Saturday, May 25, 2013

Dealing with frustration

When we are first handed our bundle of joy on the day they are born, we naively expect (especially with the first one) just that ... joy. We find ourselves imagining their first word, their first tooth, their first steps, family games, Christmas morning, and so many other things. What we don't always think about ahead of time is the way kids always manage to try our patience as they grow up. Sometimes it's just (what we consider) dumb mistakes. Sometimes it's them doing things that they've repeatedly been told not to do. If Mommyhood is anything, it's a lesson in patience.

It's one of those lessons that I'm still working on, too. I think, or at least I hope, I'm improving. Things that used to just drive me nuts I usually now manage to handle with relative calm, just from being repeatedly required to do it. When I get through a situation without losing patience, I feel a little better, both for my children and for myself. Last night, for instance, it was a six-year old that wanted to see if the milk that was left in his dinner glass would go through the holes in my colander. Science experiment, right? Trouble was, the colander was upside down, clean, on top of a dish drainer full of clean dishes which now had to all be washed again. Oh boy. But I didn't yell at him ... I took a deep breath and reminded myself that he was a kid and was doing what kids do to learn ... experiment. Then I told him to be more careful and to think about what he was doing next time, because now all the dishes had to be washed again ... and besides, he was supposed to be DRINKING his milk, not pouring it down a hole.

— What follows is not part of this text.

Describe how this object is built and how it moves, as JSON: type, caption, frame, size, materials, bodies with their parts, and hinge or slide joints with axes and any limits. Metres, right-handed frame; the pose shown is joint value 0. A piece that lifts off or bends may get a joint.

I've been working really hard, the last six months or so especially, to do my best to deal with my children calmly. It doesn't always work, but I don't want them to grow up and have most of their memories of their Mom being times she yelled at them. Sometimes, my day just seems to have nothing going right, and I've got three boys constantly saying "Mommy" every 30 seconds, and I have to take a step back and say, "Sweetheart, I'm feeling really frustrated right now, and I don't want to talk or to listen for a few minutes. Can you go play and tell Mommy in a little bit?" Most of the time they say "Okay!", and run off to do something else, and somehow, magically, a small ray of sunshine shows through my cloud of frustration.

That's partly why I'm looking forward to some of the things I am working on for the kids this summer. I've been wanting to do some character lessons with them for a while, to help them to think about and develop things like obedience and thankfulness. Most of the information I'm using to back up the lessons is from the Bible. I found an website that had some good information on it, and I'm filling in around the edges with my own ideas and tweaking it to fit our family. It won't be one of those all-day, every-day things, but rather something that we might spend an hour or so working on in the morning, and then referring back to throughout the day as a reminder. I have really high hopes that it will not only help my children grow and learn, but will help me as well. Because becoming a good Mommy is a learning process that never ends.